[A run of records]
————————
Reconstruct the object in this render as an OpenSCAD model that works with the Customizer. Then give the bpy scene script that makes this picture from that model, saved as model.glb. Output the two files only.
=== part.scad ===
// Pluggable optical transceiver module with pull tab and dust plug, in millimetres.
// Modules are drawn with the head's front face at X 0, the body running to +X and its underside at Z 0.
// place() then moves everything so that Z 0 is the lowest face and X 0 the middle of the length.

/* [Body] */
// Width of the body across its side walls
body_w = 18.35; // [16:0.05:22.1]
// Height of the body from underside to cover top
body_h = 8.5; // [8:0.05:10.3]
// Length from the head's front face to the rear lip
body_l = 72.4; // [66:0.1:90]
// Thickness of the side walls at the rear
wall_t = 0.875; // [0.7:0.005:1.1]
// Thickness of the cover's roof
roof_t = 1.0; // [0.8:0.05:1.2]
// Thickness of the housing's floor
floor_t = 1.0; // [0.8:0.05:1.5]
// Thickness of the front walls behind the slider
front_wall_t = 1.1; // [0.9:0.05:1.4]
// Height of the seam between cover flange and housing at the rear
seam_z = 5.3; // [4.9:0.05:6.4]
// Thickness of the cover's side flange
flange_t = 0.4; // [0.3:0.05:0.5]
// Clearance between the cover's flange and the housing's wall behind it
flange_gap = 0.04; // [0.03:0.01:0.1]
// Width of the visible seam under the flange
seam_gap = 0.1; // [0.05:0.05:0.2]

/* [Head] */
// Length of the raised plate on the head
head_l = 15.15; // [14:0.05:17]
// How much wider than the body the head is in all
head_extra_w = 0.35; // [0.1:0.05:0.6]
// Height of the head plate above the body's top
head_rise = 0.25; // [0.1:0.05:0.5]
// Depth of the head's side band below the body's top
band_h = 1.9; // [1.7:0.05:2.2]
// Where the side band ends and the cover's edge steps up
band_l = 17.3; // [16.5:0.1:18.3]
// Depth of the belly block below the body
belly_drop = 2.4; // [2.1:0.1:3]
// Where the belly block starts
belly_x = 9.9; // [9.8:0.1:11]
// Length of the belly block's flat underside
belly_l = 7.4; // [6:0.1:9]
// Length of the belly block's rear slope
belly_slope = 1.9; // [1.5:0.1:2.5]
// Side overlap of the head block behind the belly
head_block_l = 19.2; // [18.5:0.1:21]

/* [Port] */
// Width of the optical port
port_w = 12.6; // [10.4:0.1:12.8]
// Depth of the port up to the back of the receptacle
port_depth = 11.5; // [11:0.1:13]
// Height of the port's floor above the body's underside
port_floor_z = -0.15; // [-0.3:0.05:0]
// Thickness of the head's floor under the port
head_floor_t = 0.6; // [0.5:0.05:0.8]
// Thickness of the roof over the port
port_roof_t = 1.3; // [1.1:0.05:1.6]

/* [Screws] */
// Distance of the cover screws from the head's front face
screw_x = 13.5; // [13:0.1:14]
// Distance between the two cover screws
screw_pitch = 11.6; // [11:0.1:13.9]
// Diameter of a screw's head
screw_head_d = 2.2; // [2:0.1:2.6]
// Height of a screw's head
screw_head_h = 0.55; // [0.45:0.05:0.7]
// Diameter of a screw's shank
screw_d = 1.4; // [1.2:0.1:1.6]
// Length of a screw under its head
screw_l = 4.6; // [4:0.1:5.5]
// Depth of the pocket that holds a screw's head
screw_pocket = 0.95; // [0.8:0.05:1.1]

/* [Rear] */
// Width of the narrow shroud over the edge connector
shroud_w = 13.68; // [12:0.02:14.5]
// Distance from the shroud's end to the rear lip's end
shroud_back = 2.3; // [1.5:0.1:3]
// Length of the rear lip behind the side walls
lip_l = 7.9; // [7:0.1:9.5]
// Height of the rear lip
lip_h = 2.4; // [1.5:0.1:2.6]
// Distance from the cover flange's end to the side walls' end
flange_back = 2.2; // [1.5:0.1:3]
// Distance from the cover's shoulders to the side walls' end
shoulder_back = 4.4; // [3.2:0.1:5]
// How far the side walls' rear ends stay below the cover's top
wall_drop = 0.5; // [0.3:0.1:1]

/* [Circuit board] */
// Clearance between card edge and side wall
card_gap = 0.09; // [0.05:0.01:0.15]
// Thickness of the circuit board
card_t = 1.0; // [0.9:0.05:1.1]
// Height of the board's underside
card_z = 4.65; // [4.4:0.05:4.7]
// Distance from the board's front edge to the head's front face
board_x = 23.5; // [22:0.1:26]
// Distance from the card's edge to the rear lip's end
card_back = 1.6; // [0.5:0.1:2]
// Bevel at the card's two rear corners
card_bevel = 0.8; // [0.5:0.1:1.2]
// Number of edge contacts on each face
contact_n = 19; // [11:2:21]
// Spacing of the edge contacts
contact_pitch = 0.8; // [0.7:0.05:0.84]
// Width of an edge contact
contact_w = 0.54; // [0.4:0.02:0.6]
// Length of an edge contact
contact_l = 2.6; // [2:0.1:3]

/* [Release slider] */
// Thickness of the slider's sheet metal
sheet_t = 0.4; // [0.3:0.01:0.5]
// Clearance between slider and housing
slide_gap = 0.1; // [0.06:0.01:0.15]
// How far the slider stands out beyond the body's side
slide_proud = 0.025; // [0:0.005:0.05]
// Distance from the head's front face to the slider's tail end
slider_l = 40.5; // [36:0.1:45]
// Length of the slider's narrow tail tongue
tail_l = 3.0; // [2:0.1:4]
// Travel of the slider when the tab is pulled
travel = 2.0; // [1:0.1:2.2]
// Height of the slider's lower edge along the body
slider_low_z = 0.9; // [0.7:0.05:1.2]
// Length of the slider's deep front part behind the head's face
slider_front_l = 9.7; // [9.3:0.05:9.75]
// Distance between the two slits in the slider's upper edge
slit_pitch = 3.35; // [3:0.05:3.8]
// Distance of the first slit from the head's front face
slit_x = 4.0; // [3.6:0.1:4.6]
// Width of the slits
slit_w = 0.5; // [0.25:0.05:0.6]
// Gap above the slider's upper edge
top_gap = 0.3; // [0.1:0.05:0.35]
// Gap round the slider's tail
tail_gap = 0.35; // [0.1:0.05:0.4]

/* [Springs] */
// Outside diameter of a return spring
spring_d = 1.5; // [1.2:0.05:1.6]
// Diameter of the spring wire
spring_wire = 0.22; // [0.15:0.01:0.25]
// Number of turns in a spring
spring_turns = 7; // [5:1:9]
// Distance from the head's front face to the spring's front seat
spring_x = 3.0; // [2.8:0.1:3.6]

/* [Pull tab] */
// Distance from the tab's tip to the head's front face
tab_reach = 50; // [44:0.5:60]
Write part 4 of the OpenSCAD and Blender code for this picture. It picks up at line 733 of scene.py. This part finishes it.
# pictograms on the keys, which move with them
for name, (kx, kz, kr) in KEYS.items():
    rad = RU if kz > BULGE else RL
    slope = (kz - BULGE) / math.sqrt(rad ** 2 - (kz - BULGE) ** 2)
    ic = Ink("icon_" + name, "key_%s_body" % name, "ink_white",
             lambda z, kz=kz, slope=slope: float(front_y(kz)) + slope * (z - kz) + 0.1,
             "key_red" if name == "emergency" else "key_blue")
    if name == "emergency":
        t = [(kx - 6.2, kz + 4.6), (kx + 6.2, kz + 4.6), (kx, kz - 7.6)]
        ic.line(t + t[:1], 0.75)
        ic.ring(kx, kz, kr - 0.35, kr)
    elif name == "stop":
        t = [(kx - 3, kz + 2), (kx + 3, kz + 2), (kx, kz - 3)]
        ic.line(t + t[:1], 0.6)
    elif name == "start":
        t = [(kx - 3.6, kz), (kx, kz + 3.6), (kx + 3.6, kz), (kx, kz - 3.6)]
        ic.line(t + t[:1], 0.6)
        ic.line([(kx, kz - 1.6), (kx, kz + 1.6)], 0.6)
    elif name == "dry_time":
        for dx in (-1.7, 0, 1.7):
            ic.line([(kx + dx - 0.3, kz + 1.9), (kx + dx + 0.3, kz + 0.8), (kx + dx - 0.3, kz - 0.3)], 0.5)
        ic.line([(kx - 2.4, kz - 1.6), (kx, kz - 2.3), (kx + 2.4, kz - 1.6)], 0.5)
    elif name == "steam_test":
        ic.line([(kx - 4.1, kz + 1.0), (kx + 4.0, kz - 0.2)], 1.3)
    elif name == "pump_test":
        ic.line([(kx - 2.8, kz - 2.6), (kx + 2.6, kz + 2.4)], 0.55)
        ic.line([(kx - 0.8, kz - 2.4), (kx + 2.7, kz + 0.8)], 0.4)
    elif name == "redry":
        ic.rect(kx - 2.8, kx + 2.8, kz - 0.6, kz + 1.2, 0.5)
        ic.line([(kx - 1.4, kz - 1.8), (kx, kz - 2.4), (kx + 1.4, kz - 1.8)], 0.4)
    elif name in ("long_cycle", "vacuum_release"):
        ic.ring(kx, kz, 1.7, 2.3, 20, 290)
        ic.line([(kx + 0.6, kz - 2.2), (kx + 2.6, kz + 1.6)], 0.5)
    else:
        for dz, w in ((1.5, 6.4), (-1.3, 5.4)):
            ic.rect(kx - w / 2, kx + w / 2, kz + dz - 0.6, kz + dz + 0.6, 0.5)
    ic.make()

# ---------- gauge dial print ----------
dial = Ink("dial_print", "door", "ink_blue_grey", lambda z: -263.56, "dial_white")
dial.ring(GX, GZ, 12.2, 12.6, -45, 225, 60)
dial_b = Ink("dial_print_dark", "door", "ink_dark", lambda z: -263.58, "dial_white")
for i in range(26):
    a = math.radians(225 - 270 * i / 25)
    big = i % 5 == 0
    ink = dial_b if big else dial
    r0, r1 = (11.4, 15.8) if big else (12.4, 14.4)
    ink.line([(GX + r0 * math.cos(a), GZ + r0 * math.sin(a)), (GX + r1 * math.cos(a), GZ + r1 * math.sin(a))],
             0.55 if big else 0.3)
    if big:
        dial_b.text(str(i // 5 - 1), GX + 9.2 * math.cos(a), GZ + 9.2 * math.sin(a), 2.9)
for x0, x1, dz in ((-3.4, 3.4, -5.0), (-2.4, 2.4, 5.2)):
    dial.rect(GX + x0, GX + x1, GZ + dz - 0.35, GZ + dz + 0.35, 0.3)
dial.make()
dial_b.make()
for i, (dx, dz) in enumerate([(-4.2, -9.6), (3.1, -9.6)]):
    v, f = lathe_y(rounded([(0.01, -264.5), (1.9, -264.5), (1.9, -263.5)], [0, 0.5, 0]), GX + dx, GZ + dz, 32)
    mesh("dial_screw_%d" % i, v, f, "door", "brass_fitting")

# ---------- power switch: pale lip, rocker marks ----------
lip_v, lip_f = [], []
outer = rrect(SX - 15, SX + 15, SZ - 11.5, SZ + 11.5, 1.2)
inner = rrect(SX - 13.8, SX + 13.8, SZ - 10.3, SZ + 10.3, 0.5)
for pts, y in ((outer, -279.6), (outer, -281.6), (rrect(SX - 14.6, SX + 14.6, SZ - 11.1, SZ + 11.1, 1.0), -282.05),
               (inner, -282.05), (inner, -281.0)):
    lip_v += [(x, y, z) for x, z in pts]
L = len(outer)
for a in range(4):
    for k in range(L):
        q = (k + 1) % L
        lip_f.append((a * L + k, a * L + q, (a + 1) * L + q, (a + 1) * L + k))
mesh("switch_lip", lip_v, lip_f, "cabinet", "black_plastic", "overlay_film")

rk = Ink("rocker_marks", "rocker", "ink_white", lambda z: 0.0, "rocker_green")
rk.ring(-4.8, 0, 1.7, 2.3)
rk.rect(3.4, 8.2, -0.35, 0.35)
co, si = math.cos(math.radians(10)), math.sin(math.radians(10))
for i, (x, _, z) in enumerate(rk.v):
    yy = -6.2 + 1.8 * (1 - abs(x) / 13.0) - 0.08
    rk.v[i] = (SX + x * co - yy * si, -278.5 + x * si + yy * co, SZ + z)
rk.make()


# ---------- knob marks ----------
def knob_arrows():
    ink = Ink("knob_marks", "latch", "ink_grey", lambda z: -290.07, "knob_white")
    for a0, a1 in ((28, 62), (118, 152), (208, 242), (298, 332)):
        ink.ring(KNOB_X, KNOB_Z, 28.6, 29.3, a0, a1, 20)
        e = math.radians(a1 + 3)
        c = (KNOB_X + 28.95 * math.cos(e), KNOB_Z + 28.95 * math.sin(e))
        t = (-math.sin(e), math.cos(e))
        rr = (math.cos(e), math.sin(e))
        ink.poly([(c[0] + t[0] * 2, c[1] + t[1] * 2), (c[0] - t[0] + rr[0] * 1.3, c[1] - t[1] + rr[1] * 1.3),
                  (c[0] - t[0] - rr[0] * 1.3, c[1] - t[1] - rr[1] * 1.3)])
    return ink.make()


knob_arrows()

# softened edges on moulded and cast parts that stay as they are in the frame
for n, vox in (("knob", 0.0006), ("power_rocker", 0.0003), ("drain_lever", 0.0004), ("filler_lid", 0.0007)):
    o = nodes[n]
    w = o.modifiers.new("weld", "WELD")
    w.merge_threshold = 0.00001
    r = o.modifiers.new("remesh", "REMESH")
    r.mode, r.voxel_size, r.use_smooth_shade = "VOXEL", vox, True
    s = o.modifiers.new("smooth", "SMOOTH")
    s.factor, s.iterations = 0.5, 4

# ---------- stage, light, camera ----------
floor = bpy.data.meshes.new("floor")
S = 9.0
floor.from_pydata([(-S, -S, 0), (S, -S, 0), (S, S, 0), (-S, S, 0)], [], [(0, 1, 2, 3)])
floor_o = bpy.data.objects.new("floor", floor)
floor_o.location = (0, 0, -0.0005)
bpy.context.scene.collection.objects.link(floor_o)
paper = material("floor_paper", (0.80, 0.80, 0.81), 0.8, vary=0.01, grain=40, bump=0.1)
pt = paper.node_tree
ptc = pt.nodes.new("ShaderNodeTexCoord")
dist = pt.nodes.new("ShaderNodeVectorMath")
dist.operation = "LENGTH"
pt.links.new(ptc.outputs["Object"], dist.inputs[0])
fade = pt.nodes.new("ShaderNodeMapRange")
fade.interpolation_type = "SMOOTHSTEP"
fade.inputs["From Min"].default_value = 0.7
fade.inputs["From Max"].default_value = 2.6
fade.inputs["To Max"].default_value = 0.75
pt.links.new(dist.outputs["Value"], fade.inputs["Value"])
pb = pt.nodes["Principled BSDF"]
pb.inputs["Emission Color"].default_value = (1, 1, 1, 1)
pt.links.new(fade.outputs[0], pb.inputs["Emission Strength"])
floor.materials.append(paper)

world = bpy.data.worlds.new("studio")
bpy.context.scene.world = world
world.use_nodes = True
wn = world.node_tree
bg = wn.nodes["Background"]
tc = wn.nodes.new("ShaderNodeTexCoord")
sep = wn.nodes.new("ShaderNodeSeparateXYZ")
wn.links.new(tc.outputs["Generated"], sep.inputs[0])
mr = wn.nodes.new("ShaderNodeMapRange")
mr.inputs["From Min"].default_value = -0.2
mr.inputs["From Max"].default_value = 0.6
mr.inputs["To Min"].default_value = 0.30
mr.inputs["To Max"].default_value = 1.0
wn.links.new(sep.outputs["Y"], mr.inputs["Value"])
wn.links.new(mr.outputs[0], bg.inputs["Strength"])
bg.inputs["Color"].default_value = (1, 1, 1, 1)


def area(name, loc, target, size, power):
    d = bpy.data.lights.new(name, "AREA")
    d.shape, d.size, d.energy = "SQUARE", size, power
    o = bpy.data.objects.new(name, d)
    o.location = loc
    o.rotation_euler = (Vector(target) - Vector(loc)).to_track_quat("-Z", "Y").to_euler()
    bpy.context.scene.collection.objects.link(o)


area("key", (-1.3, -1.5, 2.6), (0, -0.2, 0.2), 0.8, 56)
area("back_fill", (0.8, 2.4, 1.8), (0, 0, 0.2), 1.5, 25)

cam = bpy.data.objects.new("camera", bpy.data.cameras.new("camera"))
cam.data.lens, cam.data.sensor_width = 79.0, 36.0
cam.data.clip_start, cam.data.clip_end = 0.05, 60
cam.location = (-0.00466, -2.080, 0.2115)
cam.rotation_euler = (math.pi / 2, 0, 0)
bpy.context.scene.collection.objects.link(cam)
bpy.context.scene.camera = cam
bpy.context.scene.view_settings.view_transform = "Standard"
————————
What the task asks
Emit, unaltered, the lines from the top of the listing down through the line that holds "seam_gap = 0.1; // [0.05:0.05:0.2]"; emit nothing else.

Answer to this task
Reconstruct the object in this render as an OpenSCAD model that works with the Customizer. Then give the bpy scene script that makes this picture from that model, saved as model.glb. Output the two files only.
=== part.scad ===
// Pluggable optical transceiver module with pull tab and dust plug, in millimetres.
// Modules are drawn with the head's front face at X 0, the body running to +X and its underside at Z 0.
// place() then moves everything so that Z 0 is the lowest face and X 0 the middle of the length.

/* [Body] */
// Width of the body across its side walls
body_w = 18.35; // [16:0.05:22.1]
// Height of the body from underside to cover top
body_h = 8.5; // [8:0.05:10.3]
// Length from the head's front face to the rear lip
body_l = 72.4; // [66:0.1:90]
// Thickness of the side walls at the rear
wall_t = 0.875; // [0.7:0.005:1.1]
// Thickness of the cover's roof
roof_t = 1.0; // [0.8:0.05:1.2]
// Thickness of the housing's floor
floor_t = 1.0; // [0.8:0.05:1.5]
// Thickness of the front walls behind the slider
front_wall_t = 1.1; // [0.9:0.05:1.4]
// Height of the seam between cover flange and housing at the rear
seam_z = 5.3; // [4.9:0.05:6.4]
// Thickness of the cover's side flange
flange_t = 0.4; // [0.3:0.05:0.5]
// Clearance between the cover's flange and the housing's wall behind it
flange_gap = 0.04; // [0.03:0.01:0.1]
// Width of the visible seam under the flange
seam_gap = 0.1; // [0.05:0.05:0.2]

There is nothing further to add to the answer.